The National Education Union (NEU) said the continuing ministerial claims were “shameful”, while a headteacher at the helm of a school funding campaign said they “breach confidence and fuel discontent and frustration”.

In October last year, the head of the UK Statistics Authority (UKSA) warned of “significant concerns” about the Department for Education’s use of statistics.

One of those related to the claim there is “more money going into schools than ever before”. While the UKSA took aim at the spending figures being “exaggerated” in a graph that had a truncated axis, the claim has been widely discredited by others.

However, a Schools Week analysis of Hansard records show that Gibb continued to claim record levels of funding a further four times in the Commons, while May used it three times and Hinds twice. Seven other Conservative MPs have also used the claim at least seven times.

The DfE came under fire again on Thursday last week when the UKSA demanded it publish a comprehensive set of official school funding figures.

In response to our analysis, Dr Mary Bousted, the NEU’s joint general secretary, said: “It is quite shameful that ministers are repeating a line that they know is misleading and does not address the actual woeful shortfall in school funding.”

Meanwhile, frontrunners in the Conservative party’s leadership campaign this week pledged billions of pounds in additional school funding.

Bousted said their promises showed that efforts to portray the school cuts campaign as “the work of scaremongering fantasists” was unfounded. “It is a critical policy matter for anyone wishing to succeed in the current leadership contest.”

In a debate on education funding on November 13 – one month after the UKSA wrote to the DfE – Hinds twice boasted about the government’s record levels of funding. This was also echoed by Gibb in the same debate.

In three other debates in consecutive months between January and March this year, Gibb claimed “more money is going into our schools than ever before”.

Hansard analysis also showed that last month in the Commons May claimed three times that “record funding” and “more money” had been given to schools.
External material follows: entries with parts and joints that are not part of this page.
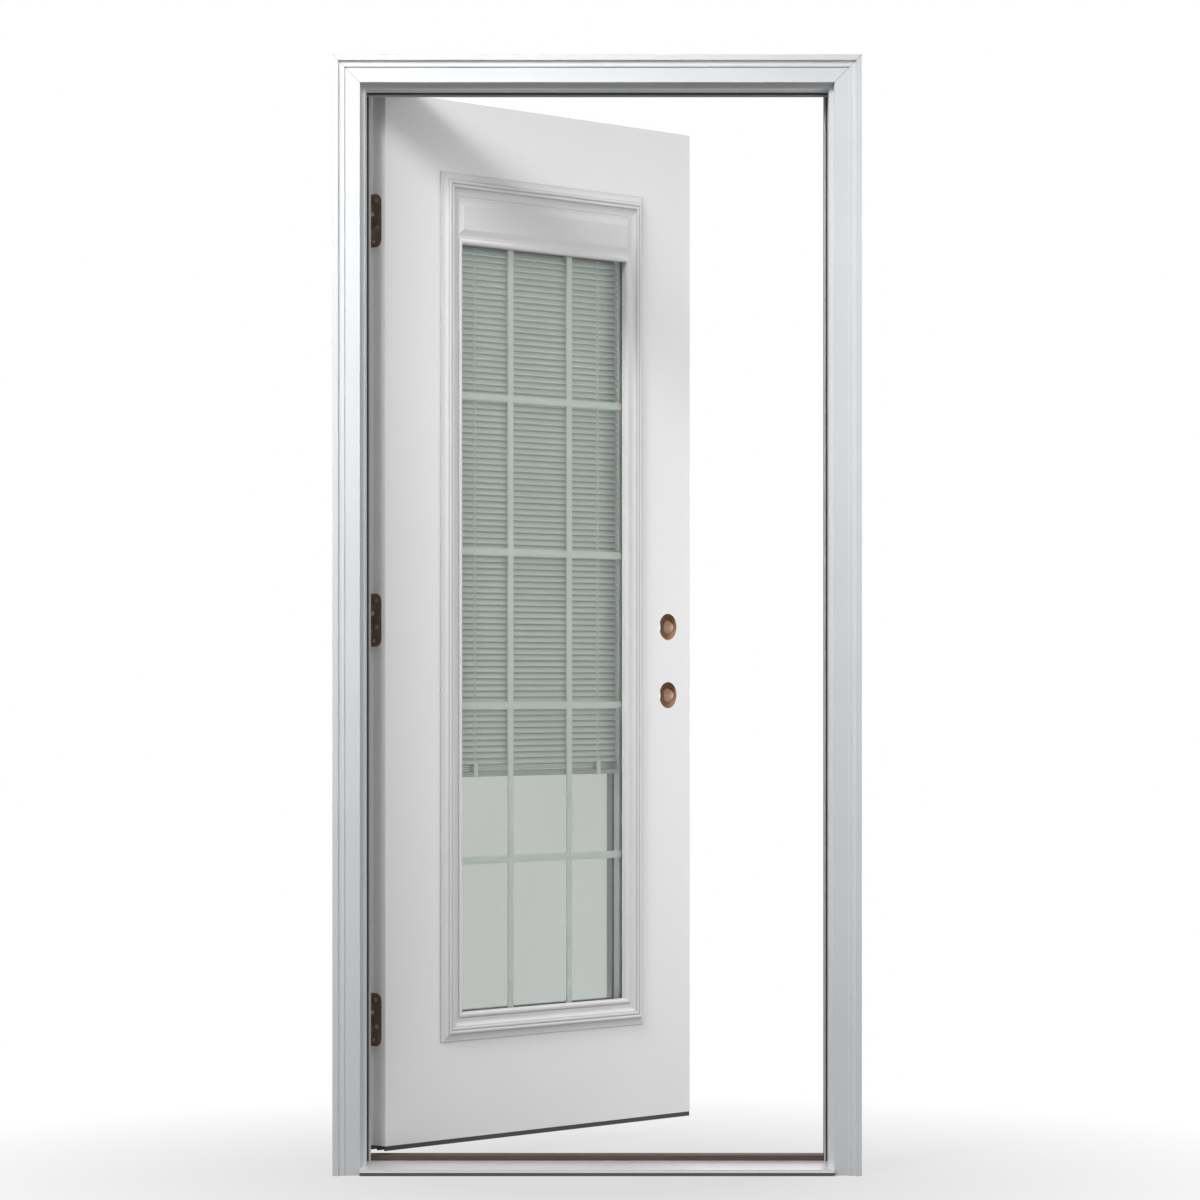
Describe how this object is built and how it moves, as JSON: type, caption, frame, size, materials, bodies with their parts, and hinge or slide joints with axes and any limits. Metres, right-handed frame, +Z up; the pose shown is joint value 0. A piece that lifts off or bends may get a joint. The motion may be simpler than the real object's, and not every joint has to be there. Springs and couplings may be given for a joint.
{
  "type": "glazed steel door",
  "caption": "Prehung inward-opening steel entrance door with a tall glass lite, a blind and grille between its panes, and a cased timber frame on a sill.",
  "frame": {"origin": "on the sill's flat underside, midway between the jambs, in the plane of the wall's outer face", "axes": "+X along the wall from the hinge side to the strike side, +Y from outdoors to indoors, +Z up"},
  "size_m": [0.9926, 0.8144, 2.1028],
  "materials": {
    "white_wood": "white primed and painted timber",
    "white_steel": "smooth white primed steel",
    "moulded_plastic": "warm white moulded plastic",
    "bare_wood": "bare timber",
    "foam": "foam",
    "clear_glass": "clear glass with a faint green tint",
    "spacer_metal": "satin",
    "white_bar": "white enamel",
    "blind_white": "white enamel on thin aluminium",
    "blind_cord": "white braided cord",
    "dark_bronze": "oil-rubbed bronze",
    "seal_rubber": "black seal",
    "sweep_vinyl": "dark grey vinyl",
    "sill_composite": "dark composite",
    "mill_aluminium": "mill finish",
    "brown_composite": "brown composite"
  },
  "bodies": {
    "frame": {"sill_base": "sill_composite", "sill_deck": "mill_aluminium", "threshold_cap": "brown_composite", "hinge_jamb": "white_wood", "strike_jamb": "white_wood", "head_jamb": "white_wood", "brickmould_hinge_side": "white_wood", "brickmould_strike_side": "white_wood", "brickmould_head": "white_wood", "weatherstrip_hinge_side": "seal_rubber", "weatherstrip_strike_side": "seal_rubber", "weatherstrip_head": "seal_rubber", "jamb_hinge_leaf_top": "dark_bronze", "hinge_pin_top": "dark_bronze", "jamb_hinge_leaf_middle": "dark_bronze", "hinge_pin_middle": "dark_bronze", "jamb_hinge_leaf_bottom": "dark_bronze", "hinge_pin_bottom": "dark_bronze"},
    "leaf": {"steel_skin_exterior": "white_steel", "steel_skin_interior": "white_steel", "hinge_stile": "white_wood", "lock_stile": "white_wood", "lock_block": "bare_wood", "bottom_rail": "bare_wood", "top_rail": "bare_wood", "foam_core": "foam", "lite_frame_exterior": "moulded_plastic", "lite_frame_interior": "moulded_plastic", "header_cover_exterior": "moulded_plastic", "header_cover_interior": "moulded_plastic", "glass_outer": "clear_glass", "glass_inner": "clear_glass", "glass_spacer": "spacer_metal", "grille": "white_bar", "blind_headrail": "blind_white", "blind_slats": "blind_white", "blind_bottom_rail": "blind_white", "blind_ladder_cords": "blind_cord", "blind_operator_track": "moulded_plastic", "blind_operator_slider": "moulded_plastic", "door_sweep": "sweep_vinyl", "door_hinge_leaf_top": "dark_bronze", "door_hinge_leaf_middle": "dark_bronze", "door_hinge_leaf_bottom": "dark_bronze"}
  },
  "joints": [
    {"name": "door_hinge", "type": "hinge", "parent": "frame", "child": "leaf", "pos_m": [-0.447, 0.1286, 1], "axis": [0, 0, 1], "range_deg": [-48, 117]}
  ]
}
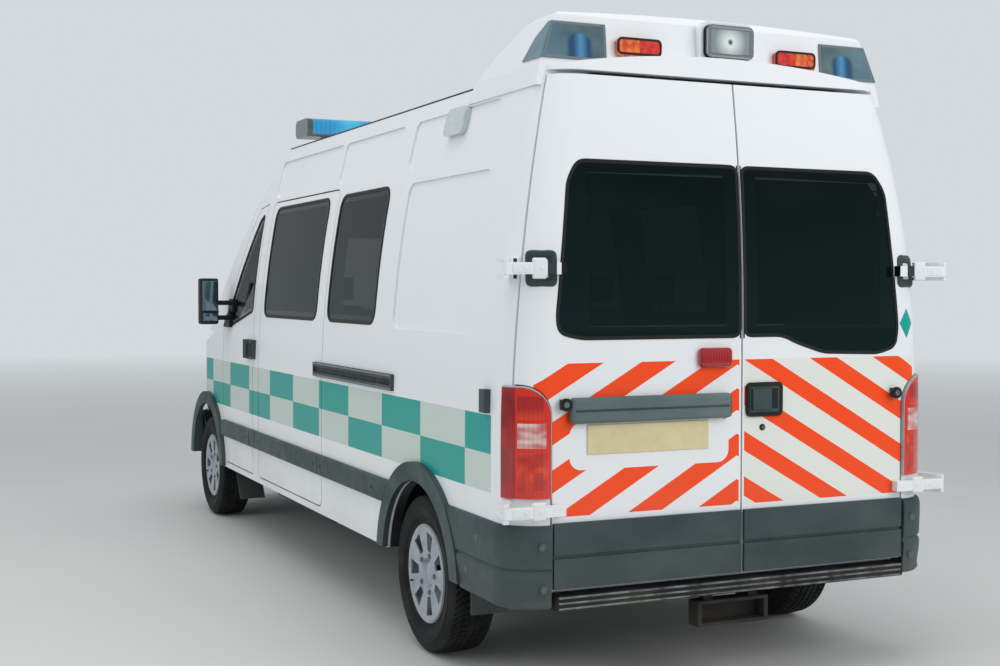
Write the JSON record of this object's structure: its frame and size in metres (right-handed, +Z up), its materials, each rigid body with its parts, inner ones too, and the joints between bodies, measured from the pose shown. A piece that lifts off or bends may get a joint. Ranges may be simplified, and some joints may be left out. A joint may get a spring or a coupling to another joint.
{
  "type": "patient transport ambulance",
  "caption": "Long high-roof panel van fitted out as an ambulance, with swinging rear doors, hinged cab doors and bonnet, steered front wheels and a lamp pod on the roof.",
  "frame": {"origin": "on the ground at the middle of the bounding box, as the van stands parked", "axes": "+X forward, +Y to the van's left, +Z up"},
  "size_m": [5.8985, 2.36, 2.6719],
  "materials": {
    "body_paint": "gloss white paint",
    "pod_paint": "gloss white moulded pod",
    "trim_grey": "grained dark grey plastic",
    "black_plastic": "black plastic",
    "clear_glass": "tinted clear glass",
    "dark_glass": "privacy glass",
    "tyre": "rubber",
    "rim_silver": "silver paint",
    "red_lens": "clear red lens",
    "amber_lens": "amber and red lens",
    "blue_lens": "clear blue lens",
    "lamp_clear": "clear lens",
    "chassis": "black underbody coating",
    "cast": "rough casting",
    "steel": "plain steel",
    "seat_fabric": "woven seat cloth",
    "interior_grey": "grained interior plastic",
    "rail_yellow": "yellow coated tube"
  },
  "bodies": {
    "body": {"left_side_panel": "body_paint", "right_side_panel": "body_paint", "side_glass": "dark_glass", "sliding_door": "body_paint", "roof": "body_paint", "cab_frame": "body_paint", "windscreen": "clear_glass", "headlamps": "lamp_clear", "nose_panel": "body_paint", "grille": "black_plastic", "front_wings": "body_paint", "front_bumper": "trim_grey", "rear_frame": "body_paint", "tail_lamps": "red_lens", "rear_bumper": "trim_grey", "rear_step": "chassis", "side_trims": "trim_grey", "underbody": "chassis", "bulkheads": "interior_grey", "front_suspension": "chassis", "rear_axle": "chassis", "engine_block": "cast", "exhaust": "steel", "fuel_tank": "black_plastic", "roof_pod": "pod_paint", "corner_beacons": "blue_lens", "marker_lamps": "amber_lens", "light_bar": "blue_lens", "seats": "seat_fabric", "dashboard": "interior_grey", "steering_wheel": "black_plastic", "grab_rails": "rail_yellow"},
    "left_rear_door": {"left_rear_door": "body_paint", "left_rear_glass": "dark_glass", "left_rear_fittings": "trim_grey"},
    "right_rear_door": {"right_rear_door": "body_paint", "right_rear_glass": "dark_glass", "right_rear_fittings": "trim_grey"},
    "left_cab_door": {"left_cab_door": "body_paint", "left_cab_glass": "clear_glass", "left_door_fittings": "trim_grey"},
    "right_cab_door": {"right_cab_door": "body_paint", "right_cab_glass": "clear_glass", "right_door_fittings": "trim_grey"},
    "bonnet": {"bonnet": "body_paint"},
    "left_knuckle": {"front_left_knuckle": "cast"},
    "right_knuckle": {"front_right_knuckle": "cast"},
    "front_left_wheel": {"front_left_rim": "rim_silver", "front_left_tyre": "tyre"},
    "front_right_wheel": {"front_right_rim": "rim_silver", "front_right_tyre": "tyre"},
    "rear_left_wheel": {"rear_left_rim": "rim_silver", "rear_left_tyre": "tyre"},
    "rear_right_wheel": {"rear_right_rim": "rim_silver", "rear_right_tyre": "tyre"}
  },
  "joints": [
    {"name": "left_rear_door_swing", "type": "hinge", "parent": "body", "child": "left_rear_door", "pos_m": [-2.939, 1.025, 1.2], "axis": [0, 0, -1], "range_deg": [0, 270]},
    {"name": "right_rear_door_swing", "type": "hinge", "parent": "body", "child": "right_rear_door", "pos_m": [-2.939, -1.025, 1.2], "axis": [0, 0, 1], "range_deg": [0, 270]},
    {"name": "left_cab_door_swing", "type": "hinge", "parent": "body", "child": "left_cab_door", "pos_m": [1.7, 0.985, 1], "axis": [0, 0.0349, -0.9994], "range_deg": [0, 65]},
    {"name": "right_cab_door_swing", "type": "hinge", "parent": "body", "child": "right_cab_door", "pos_m": [1.7, -0.985, 1], "axis": [0, 0.0349, 0.9994], "range_deg": [0, 65]},
    {"name": "bonnet_lift", "type": "hinge", "parent": "body", "child": "bonnet", "pos_m": [2.3, 0, 1.262], "axis": [0, -1, 0], "range_deg": [0, 60]},
    {"name": "left_steer", "type": "hinge", "parent": "body", "child": "left_knuckle", "pos_m": [2.125, 0.848, 0.343], "axis": [0, 0, 1], "range_deg": [-35, 35]},
    {"name": "right_steer", "type": "hinge", "parent": "body", "child": "right_knuckle", "pos_m": [2.125, -0.848, 0.343], "axis": [0, 0, 1], "range_deg": [-35, 35]},
    {"name": "front_left_wheel_spin", "type": "hinge", "parent": "left_knuckle", "child": "front_left_wheel", "pos_m": [2.125, 0.87, 0.343], "axis": [0, 1, 0], "continuous": true},
    {"name": "front_right_wheel_spin", "type": "hinge", "parent": "right_knuckle", "child": "front_right_wheel", "pos_m": [2.125, -0.87, 0.343], "axis": [0, 1, 0], "continuous": true},
    {"name": "rear_left_wheel_spin", "type": "hinge", "parent": "body", "child": "rear_left_wheel", "pos_m": [-1.953, 0.8625, 0.343], "axis": [0, 1, 0], "continuous": true},
    {"name": "rear_right_wheel_spin", "type": "hinge", "parent": "body", "child": "rear_right_wheel", "pos_m": [-1.953, -0.8625, 0.343], "axis": [0, 1, 0], "continuous": true}
  ],
  "couplings": [
    {"joint": "right_steer", "follows": "left_steer", "ratio": 1}
  ]
}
Jules White, a headteacher who leads the Worth Less? school funding campaign, said: “Over several years the Worth Less? campaign has been using clear-cut facts to inform parents about the chronic underfunding and severe real term cuts that our schools are facing. By contrast, the DfE has been selective and evasive regarding the reality of the situation and the huge problems that have been created.”

A survey of more than 1,900 headteachers, commissioned by Worth Less?, found that 99.2 per cent of heads did not trust what the DfE had to say about school budgets.

In its latest letters sent to the DfE last week, the UKSA said there were still “concerns with the presentation of school funding figures”, despite improvements to the “technical accuracy of statements”.

The department was now “considering the potential for publishing regular official statistics on school funding” after the UKSA’s concerns that a lack of “trustworthy data source” risked “undermining the perceived trustworthiness of those making the statements”.

A Department for Education spokesperson said: “The UK Statistics Authority has not asked the department or its ministers to refrain from claiming ‘there is more funding than ever before is going into schools’. To suggest they have would be misleading.”